Recorded data.
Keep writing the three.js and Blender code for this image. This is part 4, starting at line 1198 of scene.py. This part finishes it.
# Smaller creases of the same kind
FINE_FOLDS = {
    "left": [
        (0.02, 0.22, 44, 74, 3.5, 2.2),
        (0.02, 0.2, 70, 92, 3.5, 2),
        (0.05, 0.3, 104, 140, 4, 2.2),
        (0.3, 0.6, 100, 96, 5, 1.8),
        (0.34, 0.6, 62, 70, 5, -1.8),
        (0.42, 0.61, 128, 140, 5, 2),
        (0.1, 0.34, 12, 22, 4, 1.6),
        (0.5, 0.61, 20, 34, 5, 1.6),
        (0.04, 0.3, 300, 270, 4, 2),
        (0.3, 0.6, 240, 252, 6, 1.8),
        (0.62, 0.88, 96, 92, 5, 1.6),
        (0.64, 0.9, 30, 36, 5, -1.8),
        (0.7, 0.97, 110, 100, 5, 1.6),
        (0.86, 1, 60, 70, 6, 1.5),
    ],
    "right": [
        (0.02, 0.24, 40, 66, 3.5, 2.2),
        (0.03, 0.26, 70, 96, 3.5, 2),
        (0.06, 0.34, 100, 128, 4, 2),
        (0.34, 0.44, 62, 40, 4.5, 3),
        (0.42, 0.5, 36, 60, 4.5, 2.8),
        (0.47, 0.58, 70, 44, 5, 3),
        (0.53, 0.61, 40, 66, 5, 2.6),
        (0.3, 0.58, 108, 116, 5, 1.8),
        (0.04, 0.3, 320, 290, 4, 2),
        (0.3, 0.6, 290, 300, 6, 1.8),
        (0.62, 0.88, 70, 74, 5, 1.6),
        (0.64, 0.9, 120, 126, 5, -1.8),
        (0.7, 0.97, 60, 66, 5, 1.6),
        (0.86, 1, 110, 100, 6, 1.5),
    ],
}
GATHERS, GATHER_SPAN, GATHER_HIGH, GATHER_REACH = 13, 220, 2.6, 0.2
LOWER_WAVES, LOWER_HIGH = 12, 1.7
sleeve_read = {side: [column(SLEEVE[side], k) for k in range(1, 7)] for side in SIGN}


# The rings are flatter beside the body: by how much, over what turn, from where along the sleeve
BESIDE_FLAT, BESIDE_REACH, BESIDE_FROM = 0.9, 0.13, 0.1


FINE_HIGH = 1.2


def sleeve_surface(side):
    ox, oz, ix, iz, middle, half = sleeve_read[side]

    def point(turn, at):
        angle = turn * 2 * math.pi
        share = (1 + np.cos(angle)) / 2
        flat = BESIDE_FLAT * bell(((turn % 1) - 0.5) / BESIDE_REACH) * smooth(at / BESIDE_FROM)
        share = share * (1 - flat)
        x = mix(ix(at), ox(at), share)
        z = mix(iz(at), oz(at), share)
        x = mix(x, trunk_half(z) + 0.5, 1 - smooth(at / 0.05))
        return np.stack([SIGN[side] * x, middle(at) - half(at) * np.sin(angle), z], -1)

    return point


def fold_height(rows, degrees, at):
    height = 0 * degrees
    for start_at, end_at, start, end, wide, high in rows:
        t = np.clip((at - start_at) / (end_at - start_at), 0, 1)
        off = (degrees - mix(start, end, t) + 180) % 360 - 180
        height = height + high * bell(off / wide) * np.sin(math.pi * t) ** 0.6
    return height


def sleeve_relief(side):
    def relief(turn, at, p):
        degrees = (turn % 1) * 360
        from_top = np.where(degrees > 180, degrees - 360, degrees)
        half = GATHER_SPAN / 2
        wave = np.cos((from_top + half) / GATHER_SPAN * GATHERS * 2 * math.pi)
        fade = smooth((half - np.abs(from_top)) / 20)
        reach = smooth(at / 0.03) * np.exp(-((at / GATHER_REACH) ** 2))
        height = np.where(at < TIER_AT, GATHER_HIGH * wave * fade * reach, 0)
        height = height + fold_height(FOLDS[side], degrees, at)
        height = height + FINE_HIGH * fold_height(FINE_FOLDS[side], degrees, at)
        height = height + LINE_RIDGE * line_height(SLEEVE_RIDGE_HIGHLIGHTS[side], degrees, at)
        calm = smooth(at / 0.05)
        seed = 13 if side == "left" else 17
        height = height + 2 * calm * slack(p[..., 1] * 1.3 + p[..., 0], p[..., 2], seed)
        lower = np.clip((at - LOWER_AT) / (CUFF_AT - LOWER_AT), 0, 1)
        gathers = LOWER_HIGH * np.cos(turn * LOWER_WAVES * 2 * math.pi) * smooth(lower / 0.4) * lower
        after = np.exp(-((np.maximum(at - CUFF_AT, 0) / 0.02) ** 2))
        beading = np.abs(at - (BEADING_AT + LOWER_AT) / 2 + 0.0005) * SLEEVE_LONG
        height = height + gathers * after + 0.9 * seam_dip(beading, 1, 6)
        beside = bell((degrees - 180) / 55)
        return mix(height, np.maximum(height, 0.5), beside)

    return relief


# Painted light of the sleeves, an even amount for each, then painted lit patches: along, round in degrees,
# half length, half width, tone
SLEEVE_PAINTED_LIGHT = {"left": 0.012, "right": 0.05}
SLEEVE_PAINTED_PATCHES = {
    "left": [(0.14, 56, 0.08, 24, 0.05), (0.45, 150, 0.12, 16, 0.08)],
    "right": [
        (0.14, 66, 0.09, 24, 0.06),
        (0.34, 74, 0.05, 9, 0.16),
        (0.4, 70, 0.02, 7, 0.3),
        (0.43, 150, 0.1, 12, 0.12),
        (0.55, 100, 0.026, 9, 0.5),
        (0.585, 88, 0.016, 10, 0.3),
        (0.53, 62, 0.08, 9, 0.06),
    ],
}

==

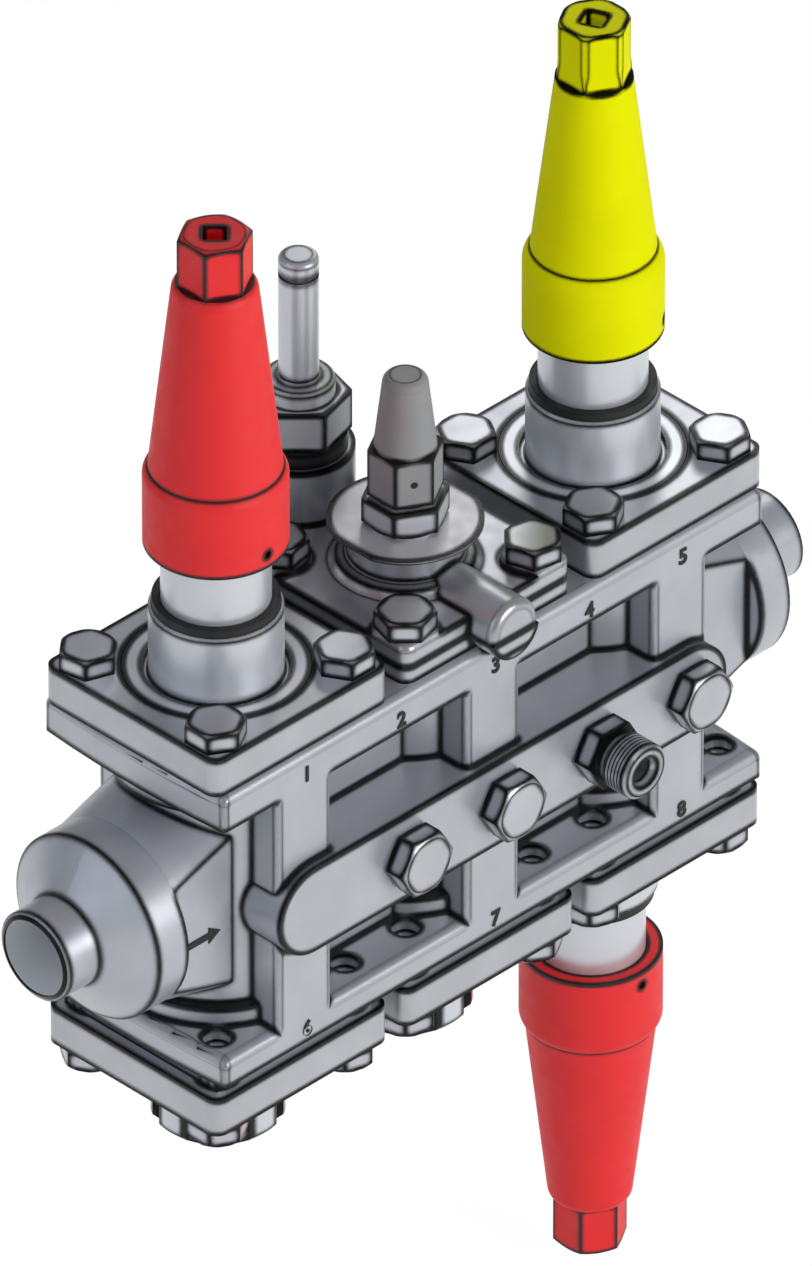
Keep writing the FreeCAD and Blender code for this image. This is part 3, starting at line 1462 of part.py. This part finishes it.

...

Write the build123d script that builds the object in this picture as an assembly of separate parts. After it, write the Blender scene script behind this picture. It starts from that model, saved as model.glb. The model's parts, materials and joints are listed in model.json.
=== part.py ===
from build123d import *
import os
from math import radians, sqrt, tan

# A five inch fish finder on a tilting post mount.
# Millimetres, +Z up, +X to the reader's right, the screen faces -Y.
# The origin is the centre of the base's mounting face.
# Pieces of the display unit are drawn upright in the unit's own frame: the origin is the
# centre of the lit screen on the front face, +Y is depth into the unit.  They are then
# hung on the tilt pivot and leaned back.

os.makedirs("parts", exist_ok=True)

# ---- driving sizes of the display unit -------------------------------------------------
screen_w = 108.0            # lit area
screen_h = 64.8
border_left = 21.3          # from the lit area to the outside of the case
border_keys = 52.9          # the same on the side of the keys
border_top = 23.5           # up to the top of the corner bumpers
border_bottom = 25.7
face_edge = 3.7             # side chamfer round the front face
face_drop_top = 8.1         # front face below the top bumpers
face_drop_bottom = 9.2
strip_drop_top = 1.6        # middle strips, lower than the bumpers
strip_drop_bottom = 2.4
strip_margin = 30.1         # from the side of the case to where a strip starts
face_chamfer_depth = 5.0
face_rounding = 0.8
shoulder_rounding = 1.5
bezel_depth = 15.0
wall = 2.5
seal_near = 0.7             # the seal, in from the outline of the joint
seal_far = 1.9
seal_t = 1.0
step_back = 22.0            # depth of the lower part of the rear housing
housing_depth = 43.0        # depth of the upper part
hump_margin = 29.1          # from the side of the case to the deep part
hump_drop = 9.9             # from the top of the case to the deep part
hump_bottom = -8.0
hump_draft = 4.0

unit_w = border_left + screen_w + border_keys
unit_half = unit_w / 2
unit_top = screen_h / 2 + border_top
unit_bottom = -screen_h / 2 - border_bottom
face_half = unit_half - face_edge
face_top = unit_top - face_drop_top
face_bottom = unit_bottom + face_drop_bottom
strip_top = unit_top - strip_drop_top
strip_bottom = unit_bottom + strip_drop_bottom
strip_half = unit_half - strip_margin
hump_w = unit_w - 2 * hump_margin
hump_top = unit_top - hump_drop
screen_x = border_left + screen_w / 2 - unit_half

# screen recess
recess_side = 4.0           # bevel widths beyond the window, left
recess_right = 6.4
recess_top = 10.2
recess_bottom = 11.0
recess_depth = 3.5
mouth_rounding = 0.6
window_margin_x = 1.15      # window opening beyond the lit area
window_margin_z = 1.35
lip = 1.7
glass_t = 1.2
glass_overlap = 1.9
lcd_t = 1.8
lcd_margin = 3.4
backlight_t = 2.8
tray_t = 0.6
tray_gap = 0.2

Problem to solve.
Repeat word for word the lines from the line containing "Write the build123d" to the line containing "from math import radians, sqrt, tan", both lines included; nothing else should appear.

Right answer.
Write the build123d script that builds the object in this picture as an assembly of separate parts. After it, write the Blender scene script behind this picture. It starts from that model, saved as model.glb. The model's parts, materials and joints are listed in model.json.
=== part.py ===
from build123d import *
import os
from math import radians, sqrt, tan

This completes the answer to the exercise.